Unfortunately we didn’t do any more races that day, because, well. There wasn’t any wind really. I wouldn’t have mind just to keep racing. As I think we could have done a few more drifting regattas on that day. We come to sail don’t we?
We had a very pleasant evening meeting with the German moths. The agenda for next year will be packed full as usual. With Uwe trying his best to tone down the enthousiasm, and keeping a fair schedule. With some new Moths (Harald, Carlo, Michi) in the south of Germany, we now try to get back some good regatta’s more south. But we couldn’t solve the discussion whether there was more wind in the south or in the north of Germany. Of course that is because the best wind is in Holland. It was great to see many new faces, and lots of enthousiasm with the german fleet. The class is doing very well in Germany!

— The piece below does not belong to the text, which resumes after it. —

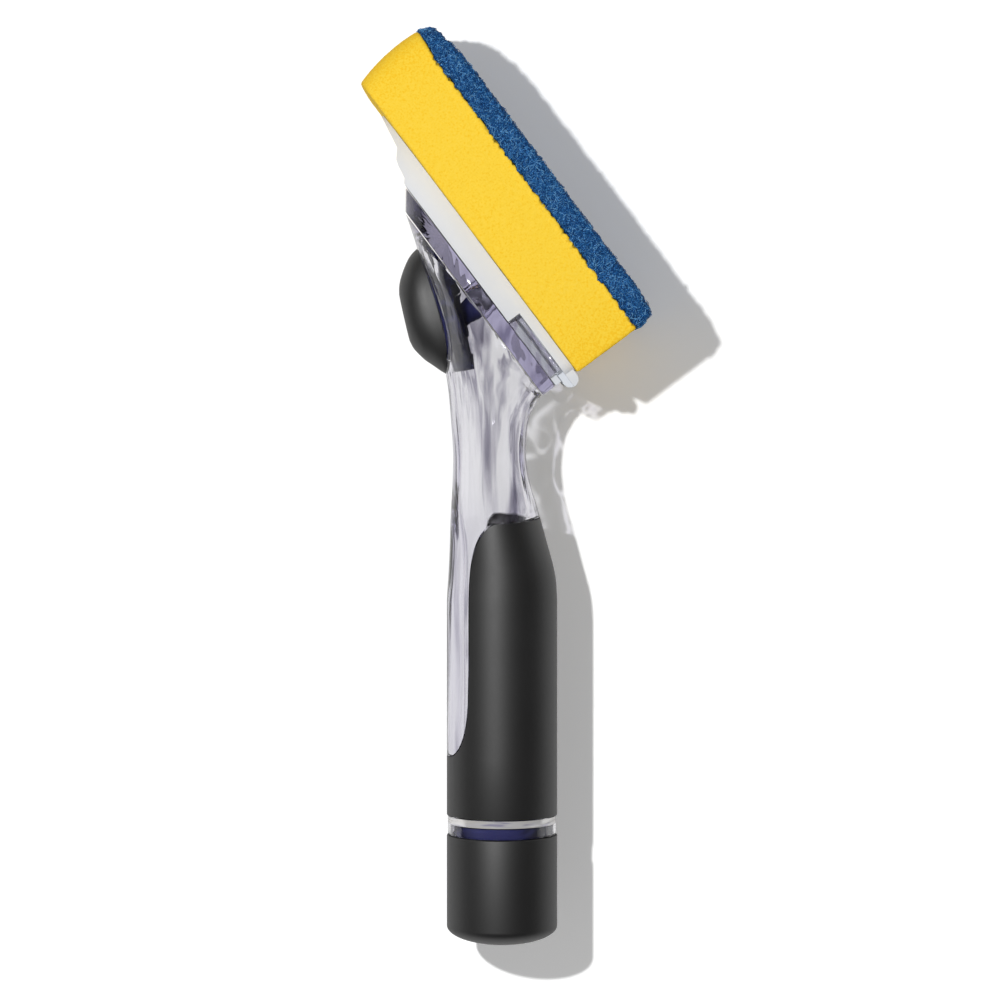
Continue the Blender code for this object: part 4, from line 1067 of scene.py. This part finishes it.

I’ll do my best to make this happen in Holland too. After some more wine and lemon wodka it was time to sleep.
For sunday I changed my game plan a bit. On saturday I had decide to follow Sven, stay in the middle of the field, and make few tacks. On sunday I decided to follow Sven, sail to the puffs, and thus tack more. There was some more wind before the start, so we could foil back and forth through the 420 fleet and show them what flying is about. I had a nice fly-by at 2 minutes to go before the 420’s start. I flew the whole way, some 50 metres above their start line so they could all see. Show-off!
I got away clean in the second race, but was late at the gun (I have to re-study the start signals, ups). Sven sailed in front of me (as planned
but I was keeping up in speed and height. I even got foiling upwind! It was just a 100 metres. But in these 100 metres of flying I moved to the front of the pack, nice. When flying, I pointed just a few degrees lower than in lowrider mode, but with double the speed (10 knots instead of five).

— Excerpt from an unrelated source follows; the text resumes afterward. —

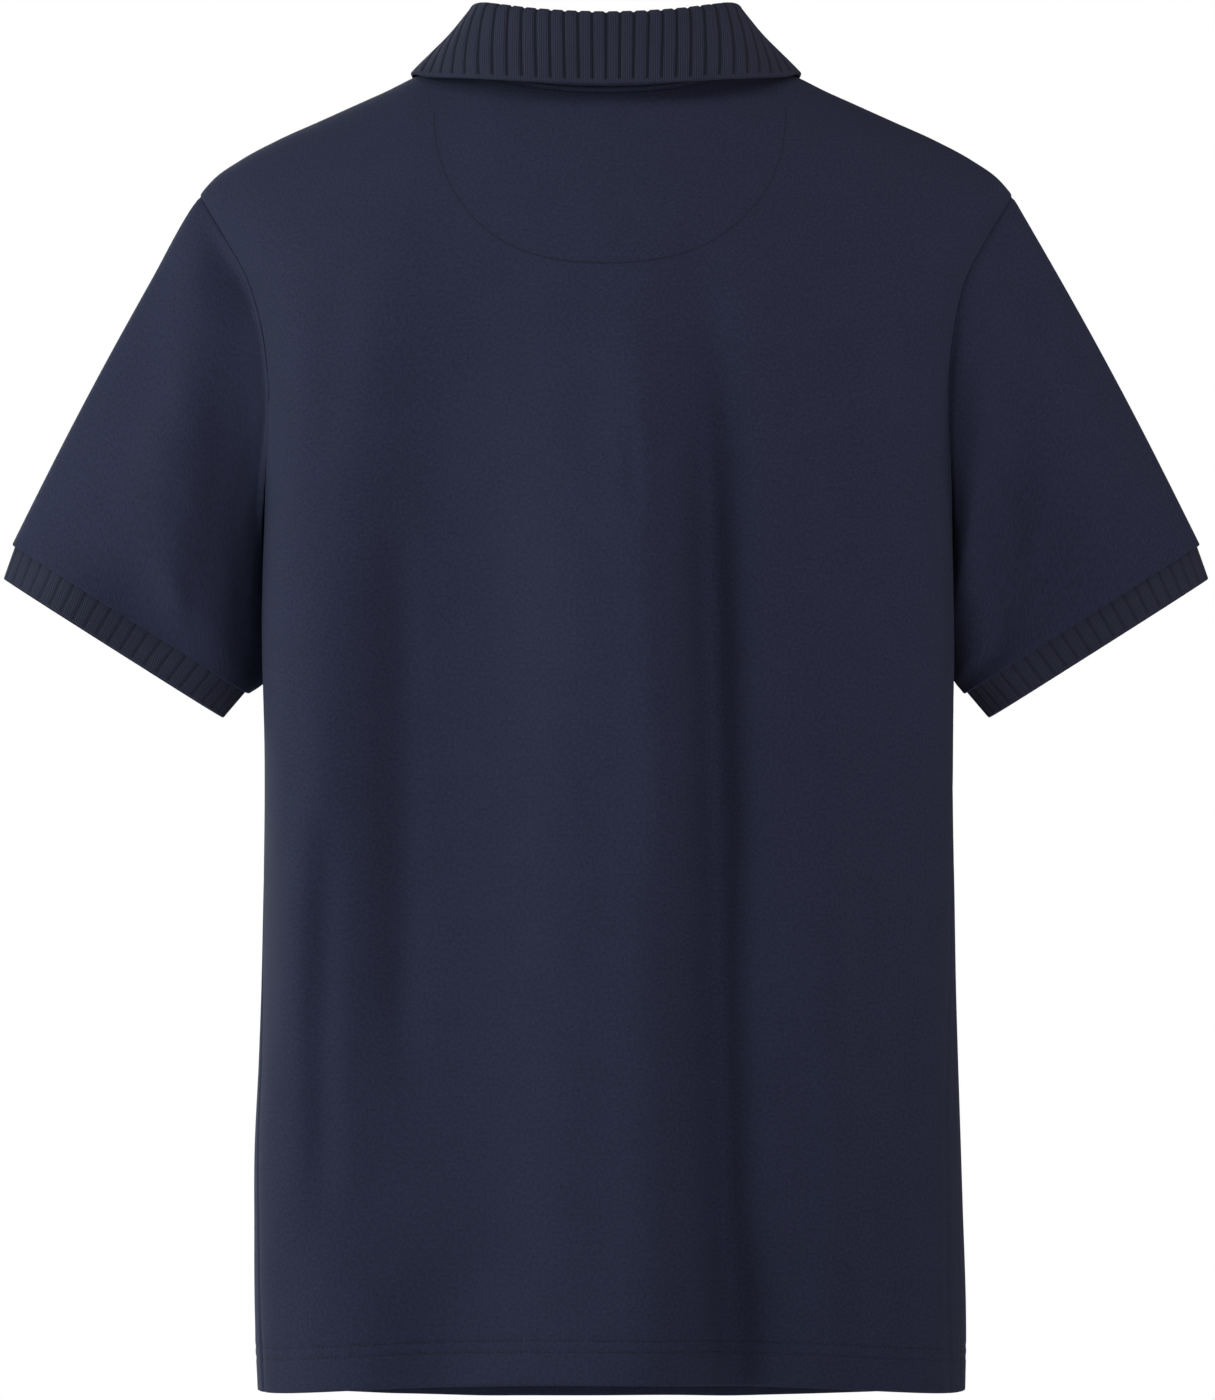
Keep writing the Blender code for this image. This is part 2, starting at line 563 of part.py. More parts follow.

But, the wind died again, so foiling fun was over. The lowriders had a slight advantage, and there seemed to be an advantage for bolt-rope sails over pocket luff sails as well. Also there was some wild flapping of mainsails about (???). I tried to be discrete in pumping, moving just a little bit
Again I found myself with Leo, Jenzz, Juryk, Randolf going downwind. Leo and Jenzz was a slight bit quicker (damn!) to pass me downwind. Maybe I should have duelled with them, but I chose not to, and keep clear air. I’ve seen too many boats duelling, with them both losing out to a another third boat. The third boat was Randolf. Randolf brought the wind back from behind, but I could hold him off with a metre to go before the finish. Of this group, Juryk was just faster downwind and sailed off.
We had another short race, going only upwind, with a small reach. I had pumped myself up, to do extra well for this one. It was hard, as the wind was rather boring, and we had been on the water for quite a bit. But, with such a short while to go, you could get a freaky good result up. My start wasn’t good though, and other people were just faster. There was a nice moment before the upwind mark though. I was trying to hold off Carlo, and Micha was just in front of me. I tacked early to see if I could lay the mark, and maybe profit from a shift. With some 50 metres to mark, I saw I wouldn’t make it. Puff came rolling in from the right. Jenzz was in it. From Jenzz I saw it was a header. So I tacked in the puff, got lifted to the mark in breeze. Puff died down to 0.5 knot. Tacked again. Just squeezed inside the mark, after the mark rounding I had to gybe from the wind disturbance off the mark (what???). But, mark rounded. I must have made Randolf unhappy. He went waaaay to the right, to converge again at the mark. He was 100 metres in front of me, and must have wanted revenge from the first race. Somehow I got going and passed him on the reach. Antoher unlucky man was Juryk. He capsized with 50 metres to go to the finish, and hurt himself bigtime. He asked for a rescue boat to come, but he got going again to still finish.
So, what happened at the front of the fleet? The win went convincingly to Philipp Meurer, (the man who’s weight is counted in a single digit). He sails the first Frizz built, a 10 year old lowrider! The boat I had before was a Frizz too, a very fast boat in light airs. But the sailor makes the results, and with 3 wins in a row Phipp was a convincing winner. Second place went to Harald, who scored only 2nd places. He has been german champ in the moth before, and is now re-entering the class. Not bad to score a 2nd for his first moth regatta in a long time.
Further it was great to see Felix and Christian do so well. Felix has just started mothing since 4 weeks, Christian had his boat 2 weeks. Felix made the 8th spot at the regatta, and did great. It took me two years before I could get around the course decently in those winds, and these guys are doing this in two weeks. Well done guys.
So, after a good regatta, a nice new moth t-shirt, many new friends, training opportunities for winter set. I found this big grin on my face. Not surprising is it?
Photos at: http://www.flickr.com/photos/wildetukker/sets/72157602422262349/
Results: http://www.seglerinfo.de/cgi-bin/ergebnis07.cgi?97007101
Fred and Felix also have reports on their Blogs!
My Regatta evaluation of Bad Zwischenahn
PS LOL, I just saw the blog hit 99 views on the monday after Bad Zwischenahn. Sorry guys, I was late
)) And oh, while at it, will the people that enter while searching for Ruslan Karaev please go away? This is a sailing blog. I like K-1 kickboxing, and he’s a great fighter, but I have nothing interesting to say about him
PS2 Ralf did great to take third place, but we knew he was good already.





Hi Koos,
great review – quite humorous. It is very generous of you to say that I finished 8th. Unfortunately this is Carlo’s spot. I was at 9th place.
Anyway, the regatta was great and I still think a lot about getting a new boat (foiler) for next season.
Felix
Great Report!
It was really nice meeting you in person, “fellow blogger”.
How you reckon all the names, all the little details… I am amazed.